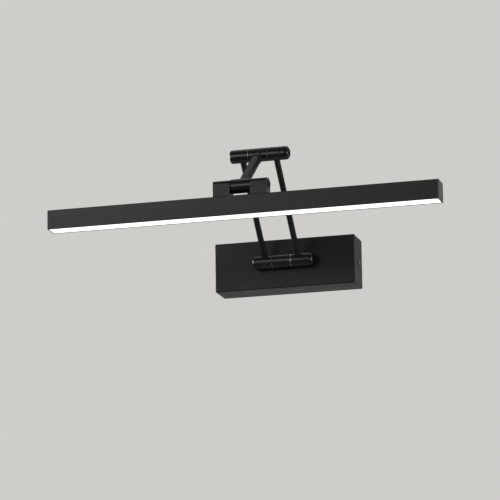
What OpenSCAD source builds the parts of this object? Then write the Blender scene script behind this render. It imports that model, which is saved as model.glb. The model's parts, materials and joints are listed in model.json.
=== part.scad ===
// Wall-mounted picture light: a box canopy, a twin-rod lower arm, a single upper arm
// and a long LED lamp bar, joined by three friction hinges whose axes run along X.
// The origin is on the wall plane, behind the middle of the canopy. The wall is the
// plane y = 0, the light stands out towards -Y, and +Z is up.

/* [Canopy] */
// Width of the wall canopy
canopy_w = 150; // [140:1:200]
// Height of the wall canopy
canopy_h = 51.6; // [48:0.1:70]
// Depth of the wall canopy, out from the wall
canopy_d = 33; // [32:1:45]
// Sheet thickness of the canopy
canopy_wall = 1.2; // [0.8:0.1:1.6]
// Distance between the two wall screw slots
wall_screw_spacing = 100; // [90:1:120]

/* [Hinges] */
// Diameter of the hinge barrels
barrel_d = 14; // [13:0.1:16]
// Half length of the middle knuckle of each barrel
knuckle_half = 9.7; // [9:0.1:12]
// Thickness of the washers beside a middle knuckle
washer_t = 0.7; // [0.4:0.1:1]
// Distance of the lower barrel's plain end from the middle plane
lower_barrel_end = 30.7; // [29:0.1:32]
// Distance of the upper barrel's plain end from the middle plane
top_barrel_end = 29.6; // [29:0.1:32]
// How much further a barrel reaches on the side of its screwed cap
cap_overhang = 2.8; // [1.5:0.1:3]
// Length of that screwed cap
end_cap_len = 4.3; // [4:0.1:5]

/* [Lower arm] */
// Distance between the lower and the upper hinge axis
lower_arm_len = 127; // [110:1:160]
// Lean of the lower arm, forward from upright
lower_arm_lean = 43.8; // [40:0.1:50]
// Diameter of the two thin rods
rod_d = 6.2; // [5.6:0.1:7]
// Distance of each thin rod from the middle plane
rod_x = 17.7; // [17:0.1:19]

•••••

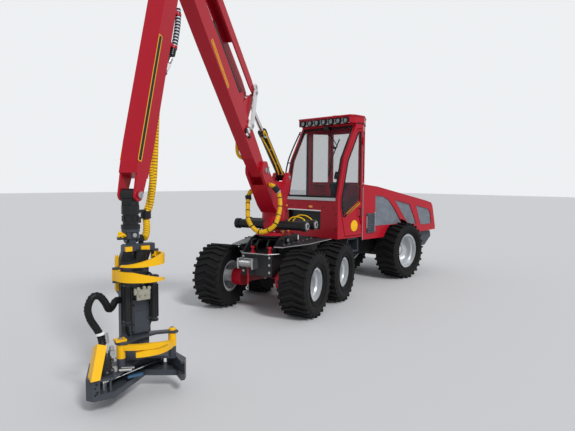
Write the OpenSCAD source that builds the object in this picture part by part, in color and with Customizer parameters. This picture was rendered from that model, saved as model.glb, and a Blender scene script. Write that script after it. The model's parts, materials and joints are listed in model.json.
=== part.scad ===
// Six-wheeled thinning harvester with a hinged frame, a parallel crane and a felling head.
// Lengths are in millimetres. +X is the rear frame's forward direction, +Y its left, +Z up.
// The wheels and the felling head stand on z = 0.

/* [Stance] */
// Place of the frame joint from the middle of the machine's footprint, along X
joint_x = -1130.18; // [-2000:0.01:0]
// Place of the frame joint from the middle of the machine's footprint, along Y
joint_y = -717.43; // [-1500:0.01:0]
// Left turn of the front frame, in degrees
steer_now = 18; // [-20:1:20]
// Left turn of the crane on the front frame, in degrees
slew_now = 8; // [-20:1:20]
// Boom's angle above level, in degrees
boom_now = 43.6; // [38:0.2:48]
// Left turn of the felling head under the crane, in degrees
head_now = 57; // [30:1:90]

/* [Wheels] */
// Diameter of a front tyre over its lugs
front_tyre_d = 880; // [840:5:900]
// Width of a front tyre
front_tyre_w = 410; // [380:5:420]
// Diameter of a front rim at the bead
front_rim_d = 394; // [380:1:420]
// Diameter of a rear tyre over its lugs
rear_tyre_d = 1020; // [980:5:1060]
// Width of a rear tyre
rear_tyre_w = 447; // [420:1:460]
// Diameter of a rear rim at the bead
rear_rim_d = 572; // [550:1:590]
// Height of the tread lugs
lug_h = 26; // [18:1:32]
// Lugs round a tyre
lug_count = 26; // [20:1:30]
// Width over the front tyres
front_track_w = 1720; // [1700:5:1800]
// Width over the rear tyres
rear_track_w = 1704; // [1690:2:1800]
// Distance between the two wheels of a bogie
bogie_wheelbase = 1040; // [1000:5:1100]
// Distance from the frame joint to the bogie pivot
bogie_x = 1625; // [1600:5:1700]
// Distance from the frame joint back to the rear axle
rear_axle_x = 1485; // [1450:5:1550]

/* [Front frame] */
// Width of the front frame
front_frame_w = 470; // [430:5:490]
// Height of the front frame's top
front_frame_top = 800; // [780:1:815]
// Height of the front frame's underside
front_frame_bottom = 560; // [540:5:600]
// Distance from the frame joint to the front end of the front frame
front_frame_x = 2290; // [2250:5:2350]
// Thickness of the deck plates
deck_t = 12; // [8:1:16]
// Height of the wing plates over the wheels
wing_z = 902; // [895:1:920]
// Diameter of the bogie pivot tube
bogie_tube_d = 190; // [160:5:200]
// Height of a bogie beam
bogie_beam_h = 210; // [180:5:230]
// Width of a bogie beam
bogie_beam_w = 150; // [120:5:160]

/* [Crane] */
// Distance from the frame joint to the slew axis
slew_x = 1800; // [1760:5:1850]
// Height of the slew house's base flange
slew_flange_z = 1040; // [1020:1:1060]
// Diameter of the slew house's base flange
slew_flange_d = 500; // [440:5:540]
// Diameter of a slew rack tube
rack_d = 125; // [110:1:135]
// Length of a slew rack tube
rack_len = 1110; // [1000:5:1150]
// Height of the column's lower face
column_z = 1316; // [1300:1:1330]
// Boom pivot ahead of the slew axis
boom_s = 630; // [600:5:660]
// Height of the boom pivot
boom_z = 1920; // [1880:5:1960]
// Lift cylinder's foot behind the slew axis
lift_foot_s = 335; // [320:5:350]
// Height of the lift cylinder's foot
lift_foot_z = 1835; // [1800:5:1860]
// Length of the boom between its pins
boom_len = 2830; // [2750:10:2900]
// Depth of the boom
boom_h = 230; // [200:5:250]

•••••

= WHAT IS ASKED =
Beginning with the line containing "What OpenSCAD source" and ending with the line containing "rod_x = 17.7; // [17:0.1:19]", extract those lines exactly from the listing above, and only those.

= EXERCISE SOLUTION =
What OpenSCAD source builds the parts of this object? Then write the Blender scene script behind this render. It imports that model, which is saved as model.glb. The model's parts, materials and joints are listed in model.json.
=== part.scad ===
// Wall-mounted picture light: a box canopy, a twin-rod lower arm, a single upper arm
// and a long LED lamp bar, joined by three friction hinges whose axes run along X.
// The origin is on the wall plane, behind the middle of the canopy. The wall is the
// plane y = 0, the light stands out towards -Y, and +Z is up.

/* [Canopy] */
// Width of the wall canopy
canopy_w = 150; // [140:1:200]
// Height of the wall canopy
canopy_h = 51.6; // [48:0.1:70]
// Depth of the wall canopy, out from the wall
canopy_d = 33; // [32:1:45]
// Sheet thickness of the canopy
canopy_wall = 1.2; // [0.8:0.1:1.6]
// Distance between the two wall screw slots
wall_screw_spacing = 100; // [90:1:120]

/* [Hinges] */
// Diameter of the hinge barrels
barrel_d = 14; // [13:0.1:16]
// Half length of the middle knuckle of each barrel
knuckle_half = 9.7; // [9:0.1:12]
// Thickness of the washers beside a middle knuckle
washer_t = 0.7; // [0.4:0.1:1]
// Distance of the lower barrel's plain end from the middle plane
lower_barrel_end = 30.7; // [29:0.1:32]
// Distance of the upper barrel's plain end from the middle plane
top_barrel_end = 29.6; // [29:0.1:32]
// How much further a barrel reaches on the side of its screwed cap
cap_overhang = 2.8; // [1.5:0.1:3]
// Length of that screwed cap
end_cap_len = 4.3; // [4:0.1:5]

/* [Lower arm] */
// Distance between the lower and the upper hinge axis
lower_arm_len = 127; // [110:1:160]
// Lean of the lower arm, forward from upright
lower_arm_lean = 43.8; // [40:0.1:50]
// Diameter of the two thin rods
rod_d = 6.2; // [5.6:0.1:7]
// Distance of each thin rod from the middle plane
rod_x = 17.7; // [17:0.1:19]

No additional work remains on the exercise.